Further, Duchamp had a lifelong fascination with self-portraiture and artworks that doubled as fanciful apparatuses. A notorious jester, he also reveled in staging elaborate pranks. “His response to overwrought criticism was to release a new box of notes to mess with people’s interpretations,” Mr. Haladyn said.

And then there’s the full title of the installation, “Étant Donnés: 1. La Chute d’Eau, 2. Le Gaz d’Éclairage...” which translates to “Given: 1. the Waterfall, 2. the Illuminating Gas...” Many have mused that the title evokes a logic puzzle, as if the key to deciphering the work might lie within the two visible light sources shining out from the assemblage — the gas lamp held by the nude, and a shimmering waterfall in the background.

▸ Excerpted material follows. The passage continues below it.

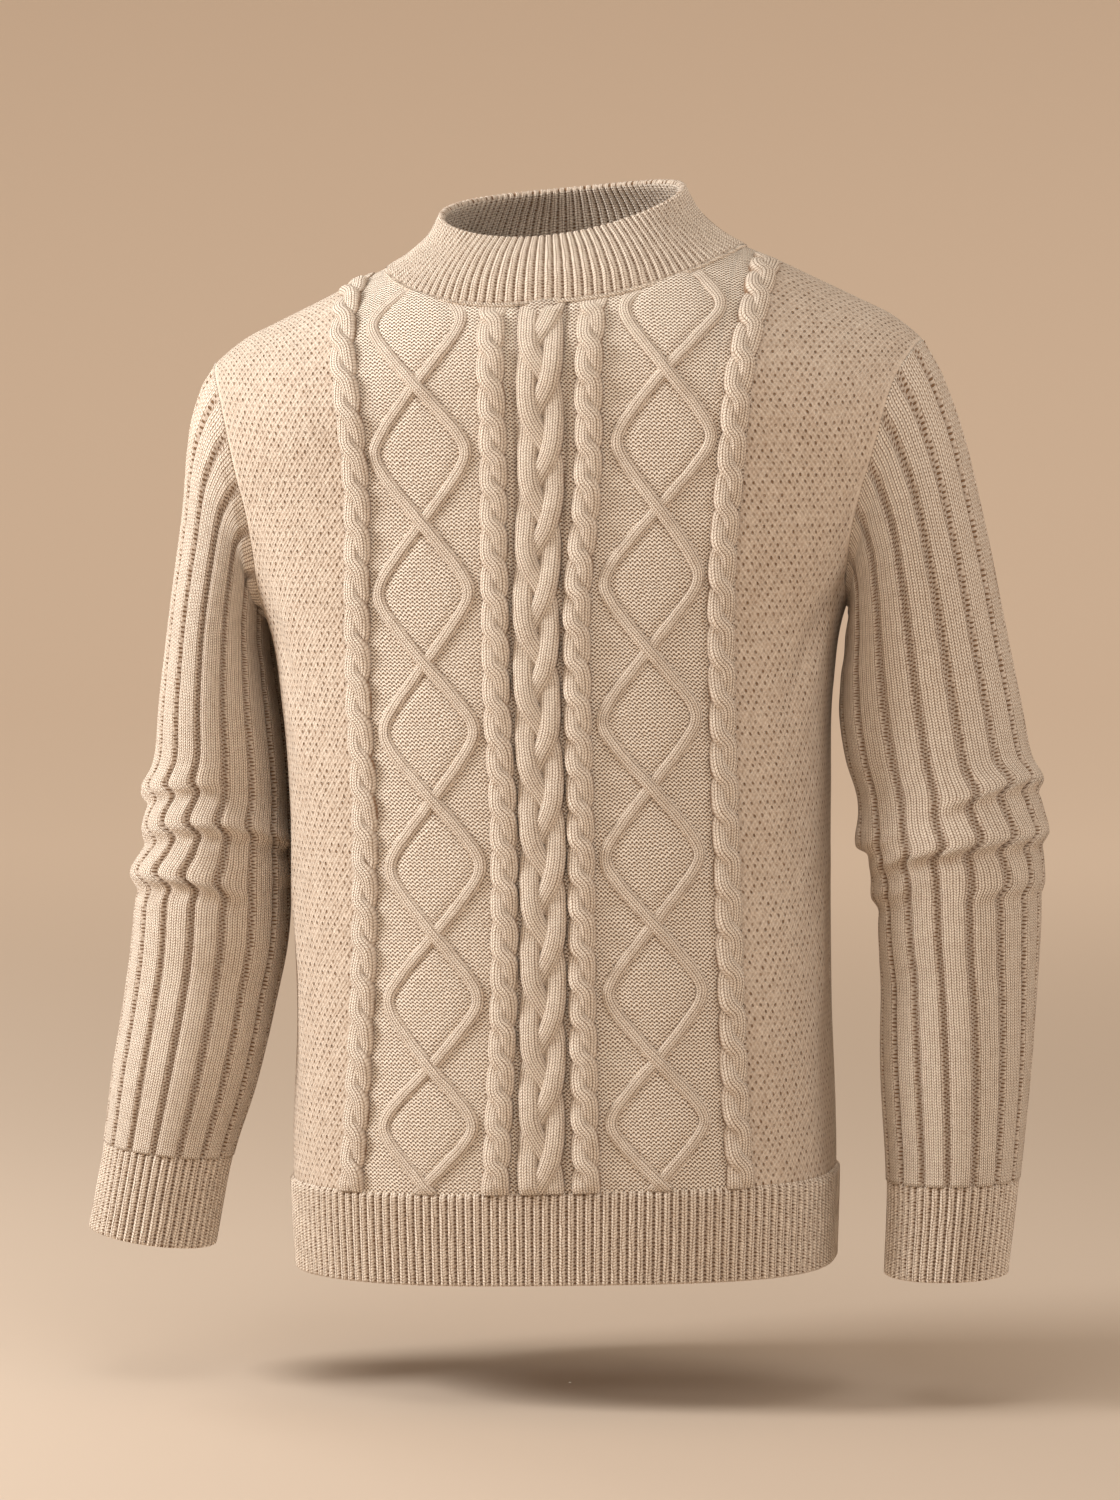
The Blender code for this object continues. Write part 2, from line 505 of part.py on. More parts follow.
def add_front():
    outline = panel_outline(-1)
    places, lines = [], []

    def add_line(across, up):
        """Adds a line of pattern places, leaving out those near the outline, and keeps its unbroken stretches."""
        points = np.column_stack(np.broadcast_arrays(across, up))
        keep = distance_inside(points, outline) > PATTERN_MARGIN
        number = len(places) + np.cumsum(keep) - 1
        places.extend(points[keep])
        lines.extend((number[i], number[i + 1]) for i in range(len(points) - 1) if keep[i] and keep[i + 1])

    # lattice: a foot on each side of each band and a ridge between
    steps = (np.arange(1, 9)[:, None] + LATTICE_STEPS).ravel()
    steps = np.interp(steps, np.arange(len(LATTICE_CROSSINGS)), LATTICE_CROSSINGS)
    for hand in (-1, 1):
        for band in (-1, 1):
            path = np.column_stack([hand * middle_of("lattice", steps) + band * lattice_path(steps), steps])
            along = unit(np.gradient(path, axis=0))
            for edge in (-CORD_SIDE, 0, CORD_SIDE):
                add_line(*(path + np.column_stack([along[:, 1], -along[:, 0]]) * edge * LATTICE_BAND / 2).T)
    # ropes: the ridge of each upper strand, the groove between it and the next, and a foot on each side
    for name in ("rope_in", "rope_out"):
        turns = np.arange(-16, 15)
        feet = ROPE_START[name] + turns * ROPE_CROSSING[name]
        for hand in (-1, 1):
            for foot in (-ROPE_FOOT, ROPE_FOOT):
                add_line(hand * middle_of(name, feet) + foot, feet)
            for turn in turns:
                for off, part in (np.transpose(ROPE_RIDGE), np.transpose(ROPE_GROOVE)):
                    up = ROPE_START[name] + (turn + part) * ROPE_CROSSING[name]
                    add_line(hand * middle_of(name, up) + off, up)
    # braid: ridge and both edges of each stretch in which a strand moves inwards over the others, and feet
    sixth = BRAID["period"] / 6
    for half in range(-18, 22):
        hand = -1 if half % 2 else 1
        for edge, parts in ((0.0, BRAID_RIDGE), (-CORD_SIDE, BRAID_INNER_EDGE), (CORD_SIDE, BRAID_OUTER_EDGE)):
            parts = np.array(parts)
            middle = BRAID["swing"] * snapped(np.sin(pi / 2 + parts * pi / 3)) + edge * BRAID["strand"]
            add_line(hand * middle, BRAID["start"] + (half + 0.5 - parts) * sixth)
    feet = np.arange(HEM_TOP, 0, sixth / 2)
    for hand in (-1, 1):
        add_line(hand * BRAID_FOOT, feet)
    add_panel("front", -1, outline, FRONT_STEP, np.array(places), lines, front_height)


def add_back():
    add_panel("back", 1, panel_outline(1), BACK_STEP)


# ================================================================================================================
# Hem band and collar
# ================================================================================================================
def hem_rings(heights, parts):
    """Rings of the hem band with the given number of straight stretches for each panel."""
    rings, normals = [], []
    for up in heights:
        across = np.linspace(-1, 1, parts, endpoint=False) * side_seam(up)
        for side, way in ((-1, 1), (1, -1)):
            rings.append(torso(way * across, up, side))
            normals.append(torso_normal(way * across, up, side))
    shape = (len(heights), 2 * parts, 3)
    return np.reshape(rings, shape), np.reshape(normals, shape)


def split_ring(ring, times):
    """The ring with each straight stretch divided evenly."""
    t = np.arange(times) / times
    parts = ring[:, :, None] * (1 - t[:, None]) + np.roll(ring, -1, 1)[:, :, None] * t[:, None]
    return parts.reshape(ring.shape[0], -1, 3)


def add_hem():
    heights = (HEM_TOP - EDGE_INSET, HEM_END)
    base, normals = hem_rings(heights, HEM_PARTS)
    times = 2 * HEM_RIBS // base.shape[1]
    fine, fine_normals = split_ring(base, times), unit(split_ring(normals, times))
    rise = HEM_RIB_RISE * (np.arange(fine.shape[1]) % 2)
    add_tube("hem_band", fine + fine_normals * rise[:, None], base - normals * WALL)


def collar_surface(angle, part):
    """Outside of the collar before its ribs, and the panels' normals at the seam: part is 0 at the seam, 1 at the
    rim. The ring narrows from the neck opening to a tilted oval; it stands up in front and flares at the sides."""
    base, normals = on_torso(*neck_edge(angle))
    rim = COLLAR_RIM
    x, y = np.cos(angle) * rim["half_width"], -np.sin(angle) * rim["half_depth"]
    top = np.column_stack([rim["x"] + x, rim["y"] + y, rim["height"] + rim["rise_back"] * y + rim["rise_left"] * x
                           + rim["saddle"] * np.cos(2 * angle)])
    base = past_edge(base, normals, top.mean(0))
    side = np.cos(angle) ** 2

    def moved(way):
        front, beside = (smooth(part, COLLAR["part"], COLLAR[way + place])[:, None] for place in ("_front", "_side"))
        return front * (1 - side) + beside * side

    share = np.stack([moved("inward"), moved("inward"), moved("upward")], -1)
    return base * (1 - share) + top * share, normals


def grid_normals(rings, first_row):
    """Normals of a closed grid of rings, with those of the first row given."""
    around = np.roll(rings, -1, 1) - np.roll(rings, 1, 1)
    along = np.gradient(rings, axis=0)
    normals = unit(np.cross(around, along))
    normals *= np.sign(np.sum(normals[0] * first_row))
    blend = np.array(SEAM_SHARE)[:, None, None]
    return unit(normals * (1 - blend) + first_row * blend)


def add_collar():
    angle = np.arange(NECK_PARTS) * 2 * pi / NECK_PARTS
    base, seam_normals = collar_surface(angle, COLLAR["part"])
    normals = grid_normals(base, seam_normals)
    times = 2 * COLLAR_RIBS // NECK_PARTS
    fine, fine_normals = split_ring(base, times), unit(split_ring(normals, times))
    rise = COLLAR_RIB_RISE * (np.arange(fine.shape[1]) % 2)
    add_tube("collar", fine + fine_normals * rise[:, None], base - normals * WALL)


# ================================================================================================================
# Sleeves and cuffs
# ================================================================================================================
def sleeve_surface(angle, section, rows, hand):
    """Outside of a sleeve and cuff before ribs and folds. Each section is an oval through its outer and inner
    points; the first follows the armhole, and what the armhole differs from its oval fades out by section 3."""
    angle, section = np.broadcast_arrays(angle, section)
    shape = angle.shape
    ring = np.mod(angle.ravel(), 2 * pi)
    part, side = np.where(ring <= pi, ring / pi, 2 - ring / pi), np.where(ring <= pi, -1, 1)
    across, up = np.empty_like(ring), np.empty_like(ring)
    for way in (-1, 1):
        mine = side == way
        across[mine], up[mine] = armhole_edge(part[mine], way)
    arm, normals = on_torso(hand * across, up, side)
    tip = torso(hand * ARMHOLE["across"][0], shoulder_edge(ARMHOLE["across"][0], -1), -1)
    under = torso(hand * side_seam(UNDERARM), UNDERARM, -1)
    count = np.arange(len(rows["turn"]) + 1)

    def row(name, first):
        return smooth(section.ravel(), count, np.append(first, rows[name]))

    outer = np.column_stack([row("outer_x", tip[0]), row("outer_z", tip[2])])
    inner = np.column_stack([row("inner_x", under[0]), row("inner_z", under[2])])
    middle, half = (outer + inner) / 2, (outer - inner) / 2
    rise = np.linalg.norm(half, axis=1, keepdims=True)
    half *= 1 - SLEEVE_RIB_RISE * ramp(section.ravel()[:, None] / 2) / rise

    def oval(middle, half, middle_y, half_depth, turned):
        return np.column_stack([middle[:, 0] + half[:, 0] * np.cos(turned), middle_y - half_depth * np.sin(turned),
                                middle[:, 1] + half[:, 1] * np.cos(turned)])

    turned = ring + hand * np.radians(row("turn", 0.0))
    points = oval(middle, half, row("middle_y", 0.0), row("half_depth", ARMHOLE_DEPTH), turned)
    ones = np.ones((len(ring), 1))
    first_middle, first_half = (tip + under)[[0, 2]] / 2, (tip - under)[[0, 2]] / 2
    start = oval(ones * first_middle, ones * first_half, 0.0, ARMHOLE_DEPTH, ring)
    fade = 1 - ramp(section.ravel()[:, None] / ARMHOLE_FADE)
    return (points + (arm - start) * fade).reshape(shape + (3,)), normals.reshape(shape + (3,))


def crest_height(angle, section, crests):
    """How far the crests stand out: each rises softly from above, drops steeply, and ends in a slight trough."""
    height = np.zeros(angle.shape)
    for line in crests:
        middle = (line["angle"][0] + line["angle"][-1]) / 2
        turn = np.mod(np.degrees(angle) - middle + 180, 360) - 180 + middle
        off = section - smooth(turn.ravel(), line["angle"], line["section"]).reshape(angle.shape)
        slope = np.exp(-(off / np.where(off < 0, ABOVE, BELOW)) ** 2) - 0.4 * np.exp(-((off - 0.36) / 0.18) ** 2)
        height += slope * np.interp(turn, line["angle"], line["height"]) / 1000
    return height


def tube_rings(sections, angles, rows, hand, crests):
    """Points and outward normals of sleeve rings, with the elbow's crests and the first ring kept to the armhole."""
    angle, section = np.meshgrid(angles, sections)
    points, seam_normals = sleeve_surface(angle, section, rows, hand)
    around = sleeve_surface(angle + 0.01, section, rows, hand)[0] - sleeve_surface(angle - 0.01, section, rows, hand)[0]
    along = sleeve_surface(angle, section + 0.02, rows, hand)[0] - sleeve_surface(angle, section - 0.02, rows, hand)[0]
    share = (1 - ramp(section / SEAM_FADE))[..., None]
    normals = unit(unit(np.cross(around, along)) * hand * (1 - share) + seam_normals * share)
    return points + normals * crest_height(angle, section, crests)[..., None], normals


def add_sleeve(name, rows, hand, crests):
    points, normals = tube_rings(np.array(SLEEVE_RINGS), sleeve_columns(), rows, hand, crests)
    points[0] = past_edge(points[0], normals[0], points[3].mean(0))
    rise = SLEEVE_RIB_RISE * np.tile(RIB_STEPS["height"], SLEEVE_RIBS) * np.ones((len(SLEEVE_RINGS), 1))
    rise[0] *= SEAM_RIB
    inside = np.append(np.arange(0, len(SLEEVE_RINGS) - 1, 2), len(SLEEVE_RINGS) - 1)
    groove = len(RIB_STEPS["place"])
    add_tube(name, points + normals * rise[..., None], (points - normals * WALL)[inside, ::groove])


def add_cuff(name, rows, hand, crests):
    angles = np.arange(2 * CUFF_RIBS) * pi / CUFF_RIBS
    points, normals = tube_rings(np.array([CUFF_START, len(rows["turn"])]), angles, rows, hand, crests)
    points[0] += unit((points[1] - points[0]).mean(0)) * SEAM_GAP
    rise = CUFF_RIB_RISE * (np.arange(len(angles)) % 2)
    add_tube(name, points + normals * rise[:, None], (points - normals * WALL)[:, ::3])


# ================================================================================================================
# The sweater
# ================================================================================================================
for old in list(bpy.data.objects):
    bpy.data.objects.remove(old)
sweater = bpy.data.collections.new("cable_knit_sweater")
bpy.context.scene.collection.children.link(sweater)

add_front()
add_back()
add_hem()
add_collar()
add_sleeve("sleeve_left", SLEEVE_LEFT, 1, CRESTS_LEFT)
add_sleeve("sleeve_right", SLEEVE_RIGHT, -1, CRESTS_RIGHT)
add_cuff("cuff_left", SLEEVE_LEFT, 1, CRESTS_LEFT)
add_cuff("cuff_right", SLEEVE_RIGHT, -1, CRESTS_RIGHT)
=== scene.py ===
# %% [markdown]
# # A cable-knit sweater
# The sweater's solids, one for each knitted piece, are already packed as a fixed frame. This file gives them
# their looks. On a real pullover everything that catches the eye is relief: strands of stitches that cross
# over one another, ribs, rows of purl bumps. It could all be painted on as bump, but raking light and the
# outline would give that away. So the cables, ribs and creases are modelled, and only the single stitches,
# about two millimetres across, are bump.
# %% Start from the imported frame
from math import cos, pi, radians, sin

import bpy
import numpy as np
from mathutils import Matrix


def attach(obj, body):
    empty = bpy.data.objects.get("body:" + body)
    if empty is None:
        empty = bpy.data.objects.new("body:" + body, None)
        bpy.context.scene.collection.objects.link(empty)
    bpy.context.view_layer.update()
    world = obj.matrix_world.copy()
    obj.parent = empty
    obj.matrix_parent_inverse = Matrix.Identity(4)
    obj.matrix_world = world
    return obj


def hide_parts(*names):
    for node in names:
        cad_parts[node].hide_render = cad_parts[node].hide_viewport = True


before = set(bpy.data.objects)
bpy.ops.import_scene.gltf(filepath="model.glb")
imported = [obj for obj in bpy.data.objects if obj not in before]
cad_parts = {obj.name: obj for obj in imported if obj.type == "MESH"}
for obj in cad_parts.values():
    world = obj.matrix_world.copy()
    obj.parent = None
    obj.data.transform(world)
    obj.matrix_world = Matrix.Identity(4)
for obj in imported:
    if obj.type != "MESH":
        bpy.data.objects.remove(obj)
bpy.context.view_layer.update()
print("knitted pieces:", ", ".join(sorted(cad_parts)))

# %% [markdown]
# ## Camera
# A long lens from four metres keeps the sweater's two sides in proportion. The camera stands ten degrees
# round towards the wearer's left and a few degrees above the chest.
# %% Camera
VIEW_AROUND = radians(10)
VIEW_ABOVE = radians(4.2)
VIEW_DISTANCE = 4.0
LENS = 144                     # millimetres, on a 36 mm sensor
AIM = np.array([-0.0066, -0.0012, -0.336])


def towards_viewer(around, above):
    """Unit vector from the sweater to a viewer: around turns from the front to the wearer's left."""
    return np.array([sin(around) * cos(above), -cos(around) * cos(above), sin(above)])


camera = bpy.data.objects.new("camera", bpy.data.cameras.new("camera"))
camera.data.lens = LENS
camera.location = AIM + VIEW_DISTANCE * towards_viewer(VIEW_AROUND, VIEW_ABOVE)
camera.rotation_euler = (pi / 2 - VIEW_ABOVE, 0, VIEW_AROUND)
bpy.context.scene.collection.objects.link(camera)
bpy.context.scene.camera = camera
print("camera at", np.round(camera.location, 3))

# %% [markdown]
# ## Meshes from grids
# Every piece of knitting here is a surface of two parameters, so one helper turns a grid of points into
# faces. A cloth wall is a fine grid outside, a coarse grid inside and a rim between them. Solidify could make
# the inside, but it would copy every rib to a side that hardly shows, and double the triangles.
# %% Helpers that build meshes
def unit(v):
    """Vectors divided by their own lengths."""
    return v / np.linalg.norm(v, axis=-1, keepdims=True)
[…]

Face or no face, for many the more compelling issue is how to characterize Mr. Ozkaya’s copy: an impartial device mediating communication between a dead artist and his posthumous spectators? Or a haunted Xerox machine ghostwriting a message on Duchamp’s behalf?

Mr. Ozkaya sees his installation as furthering the sly, in-the-eye-of-the-beholder game Duchamp played throughout his career. Just as Duchamp invited viewers to complete “Étant Donnés” by imposing a meaning on it — and just as he left it to his audience to imagine mass-produced objects as artworks — Mr. Ozkaya enlists his viewers to make an interpretive leap of their own. “The portrait exists thanks to a collaboration between the reader, the author and the work,” he said. “It isn’t there by itself — you have to activate it.”

As to whether Duchamp deliberately concealed a self-portrait in his valedictory artwork, Mr. Ozkaya said, “Who cares? We see it, we decide. That’s art, that’s the game: it’s not about the facts.” After a contemplative pause, he added, “It’s a great story.”

In the post-Duchamp, post-truth age, that may be the only aim to which art can aspire.